The last time I blogged about Mother's Day I was criticized for being too sentimental. Just for the record that person got unfriended pdq from facebook. But I digress.
There have been a number of media articles around mothering and parenting in the past week. Most of them not at all complimentary. Some of them funny. Most not relaying my experience.
I have often heard parents talking at the end of a spring, winter or summer break that they were SO glad their kids were heading back to school. To be perfectly honest I never felt that way.
I loved having my kids home from school. Granted I had the ability for most of my parenting years to have the school breaks off with my kids, and I can imagine organizing care for these breaks is expensive and stressful. But many of the parents that look forward to sending their children back to school are stay at home parents. So that isn't it.
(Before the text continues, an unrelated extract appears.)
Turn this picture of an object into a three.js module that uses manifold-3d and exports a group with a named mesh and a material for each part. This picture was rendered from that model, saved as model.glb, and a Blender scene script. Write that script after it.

Some of my fondest memories of my own mother were around summer holidays. She would have us tidy the house, and be heading to Kits Beach by 9:30am, picnic lunch in hand. She would relax and read and nap under the 'big tree' and my younger brother and sister and I would spent the morning in the old Kits pool. Then lunch, another quick swim and home to our shady backyard by about 1:30pm. To wait out the hour after eating lunch my siblings and I would scour the beach for seashells, or play on the old train. Every weekday. Even the rainy ones. Ok, on the rainy ones it was just a quick swim and then back in the car....with maybe a visit to the MacMillan Bloedel conservatory on Little Mountain on the way home.
And so to with my own children, summers were trips to Britannia Beach pool, Murin Lake, water parks and, on rainy days, the movie theatres.
I always enjoyed their company and antics, and still do.
I am one of the lucky ones. I did and do receive great pleasure from my children and from being their mom (or mum). There is not a minute regretted.
I am not sure why the media is spending so much time, especially around this day, reporting on studies that show how unhappy parents, especially mothers, are. I am not sure what it serves, or who it serves. It could be a misery loves company kind of thing, or perhaps a way to take away the guilt that all mothers feel about not doing their best, and sometimes really messing up and feeling bad about it.
And I know that for children and mothers who are estranged this is a very difficult day. For children whose mothers are no longer with them this is a difficult day. For mothers whose children have died, this is a very difficult day. My mother and I had a terrible fight on Mother's Day when I was 18 years old, and it still hurts all these years later. So I do understand why it can be a difficult day for many.
But for those of us who celebrate this day, in big ways, or little ways, it saddens me that others want to take the joy out of it.
For, to me, that is what mothering is. Joy. For all its hard work, sleepless nights, highs and lows, it is always what I wanted to be, and always what I feel best about in my life.
So, to my two children, who have made me the mother I am today, I say thank you with gratitude and delight.
Because today I remember all those moments that we have shared, and look forward to all those to come.